**Exercise instructions:**
Using the material below, print the line that contains "Keep writing the", the line that contains "self.tree = tree", and every line in between, exactly and nothing else.

(3D code data)

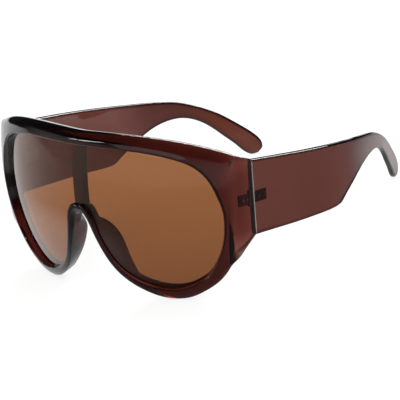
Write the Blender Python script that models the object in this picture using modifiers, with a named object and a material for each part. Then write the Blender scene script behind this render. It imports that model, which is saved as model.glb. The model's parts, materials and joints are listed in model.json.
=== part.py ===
# Wrap-around shield sunglasses: one moulded front, one shield lens, two wide temples
# and two three-knuckle hinges. Metres, +Z up, the front faces -Y, the wearer's left is +X.
# The pieces are drawn with the temples level, then stand on a floor the way the real
# pair does, on the two lobes of the front and the two ear tips.

from math import asin, cos, pi, radians, sin, sqrt

import bmesh
import bpy
import numpy as np
from mathutils import Matrix, Vector

# Front: a big ball, then a tight corner at each side, then a short straight end piece
front_ball_radius = 0.118
front_arc_angle = radians(35.8)
corner_radius = 0.0085
corner_end_angle = radians(88.3)
end_piece_run = 0.0064
front_height = 0.0734
ball_centre_height = 0.0586
front_depth = 0.0066
end_depth = 0.0038
brow_crown_width = 0.0050
brow_crown_depth = 0.0036
end_crown_depth = 0.0010
lip_radius = 0.0009
rear_edge_radius = 0.0010

# Lens and its groove
lens_thickness = 0.0014
lens_recess = 0.0014
lens_recess_gain = 0.0018
lens_seat = 0.0010
groove_clearance = 0.0003

# Centre bar behind the lens, and the nose pads moulded onto the front
bar_width = 0.0070
bar_thickness = 0.0034
bar_edge_radius = 0.0010
bar_root = 0.0016
pad_height = 0.0061
pad_flare = 0.0024
pad_top = 0.0338
pad_bottom = 0.0088
pad_fullness = 0.8

# Temples: straight, then bowed inwards, then straight again behind the ear
temple_length = 0.1364
temple_height = 0.0330
temple_top = 0.0642
ear_thickness = 0.0025
temple_edge_radius = 0.0008
temple_flare = radians(2.3)
temple_straight_run = 0.022
temple_bow_radius = 0.166
ear_angle = radians(27.2)

# Joint and hinge: the axis leans with the front, and the two end faces butt when open
joint_slant = radians(5.6)
joint_gap = 0.0003
hinge_height = 0.0476
knuckle_radius = 0.0016
knuckle_length = 0.0021
knuckle_gap = 0.0002
knuckle_offset = 0.0003
leaf_thickness = 0.0010
leaf_height = 0.0050
leaf_sink = 0.0006
front_leaf_reach = 0.0064
temple_leaf_reach = 0.0094
peg_radius = 0.0006
peg_length = 0.0014
screw_radius = 0.0007
screw_head_radius = 0.0012
screw_head_height = 0.0005
screw_slot_width = 0.0004
screw_slot_depth = 0.0002
metal_clearance = 0.00015

# Modelling aids
overrun = 0.004
merge_distance = 0.00001
steps_per_row = 2
edge_steps = 2
crown_steps = 3
face_points = 6
face_crowding = 1.5
lens_rung_steps = 7
bar_cuts = 4
round_sides = 20
smooth_angle = radians(35)
settle_steps = 40

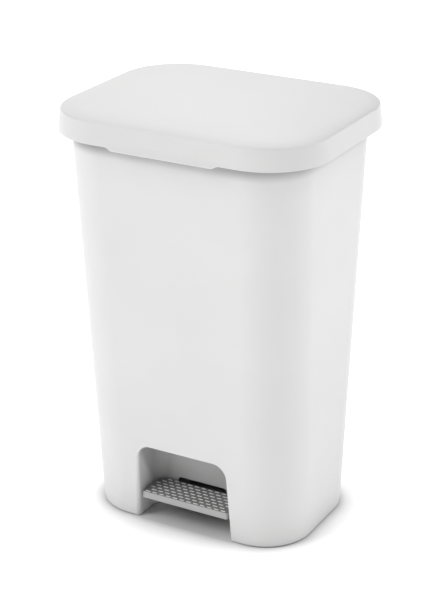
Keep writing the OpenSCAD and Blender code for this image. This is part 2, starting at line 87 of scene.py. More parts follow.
class Net:
    """A node tree, of a shader or of Geometry Nodes, and the ways to add nodes to it."""

    def __init__(self, tree):
        self.tree = tree

    def add(self, kind, settings=None, inputs=None, out=0):
        """Adds a node: its settings first, then its sockets by name or number. Returns an output."""
        node = self.tree.nodes.new(kind)
        for name, value in (settings or {}).items():
            setattr(node, name, value)
        for key, value in (inputs or {}).items():
            socket = self.pick(node.inputs, key)
            if isinstance(value, Wire):
                self.tree.links.new(value.socket, socket)
            else:
                socket.default_value = value
        self.last = node
        return Wire(self, self.pick(node.outputs, out))

    @staticmethod
    def pick(sockets, key):
        """A socket by number, or the live one of that name."""
        if isinstance(key, int):
            return sockets[key]
        return next(s for s in sockets if s.name == key and s.enabled)

    def other(self, out):
        """Another output of the node that was added last."""
        return Wire(self, self.pick(self.last.outputs, out))

    def math(self, operation, *values):
        """A Math node on numbers or wires."""
        return self.add("ShaderNodeMath", {"operation": operation}, dict(enumerate(values)))

    def smooth(self, value, low, high):
        """0 below low, 1 above high, and a soft step between them."""
        return self.add(
            "ShaderNodeMapRange",
            {"interpolation_type": "SMOOTHSTEP"},
            {"Value": value, "From Min": low, "From Max": high},
        )

    def xyz(self, vector):
        """The three parts of a vector."""
        x = self.add("ShaderNodeSeparateXYZ", None, {0: vector})
        return x, self.other(1), self.other(2)

    def vector(self, x, y, z):
        """A vector from its three parts."""
        return self.add("ShaderNodeCombineXYZ", None, {0: x, 1: y, 2: z})

    def blend(self, factor, a, b):
        """Mixes two colours."""
        return self.add("ShaderNodeMix", {"data_type": "RGBA"}, {0: factor, 6: a, 7: b}, 2)


# ---------------------------------------------------------------- finishes


def rgba(value, tint=(1, 1, 1)):
    """A grey of that brightness, slightly tinted."""
    return (*(value * t for t in tint), 1)


def start_finish(name, **constants):
    """A new material: its net, its shader node, and Object coordinates."""
    material = bpy.data.materials.new(name)
    material.use_nodes = True
    net = Net(material.node_tree)
    shader = material.node_tree.nodes["Principled BSDF"]
    for socket, value in constants.items():
        shader.inputs[socket.replace("_", " ")].default_value = value
    place = net.add("ShaderNodeTexCoord", None, None, "Object")
    return material, net, shader, place


def noise(net, place, scale, detail=2.0, rough=0.5, stretch=None):
    """Soft random patches, with scale of them to the metre, drawn out by stretch."""
    if stretch:
        place = net.add("ShaderNodeMapping", None, {"Vector": place, "Scale": stretch})
    return net.add(
        "ShaderNodeTexNoise",
        {"noise_dimensions": "3D"},
        {"Vector": place, "Scale": scale, "Detail": detail, "Roughness": rough},
    )


def end_finish(net, shader, colour, rough, height, strength, depth):
    """Joins a finish's colour, roughness and bump to its shader node."""
    normal = net.add(
        "ShaderNodeBump", None, {"Strength": strength, "Distance": depth, "Height": height}
    )
    for socket, wire in (("Base Color", colour), ("Roughness", rough), ("Normal", normal)):
        net.tree.links.new(wire.socket, shader.inputs[socket])


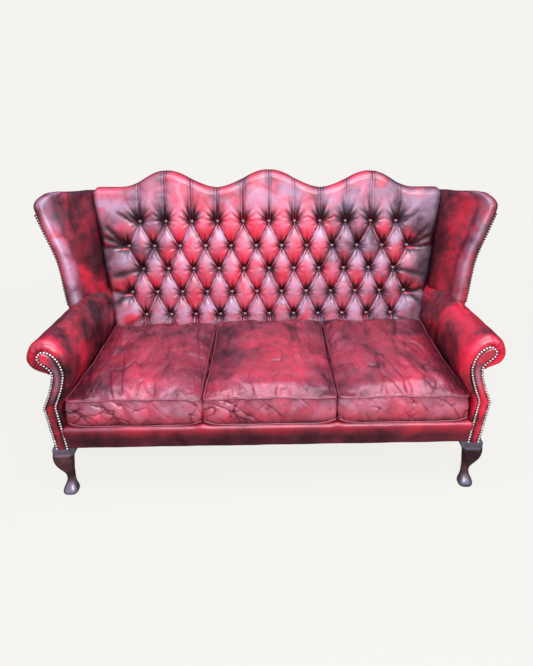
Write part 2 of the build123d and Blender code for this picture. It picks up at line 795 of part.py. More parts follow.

**Full answer:**
Keep writing the OpenSCAD and Blender code for this image. This is part 2, starting at line 87 of scene.py. More parts follow.
class Net:
    """A node tree, of a shader or of Geometry Nodes, and the ways to add nodes to it."""

    def __init__(self, tree):
        self.tree = tree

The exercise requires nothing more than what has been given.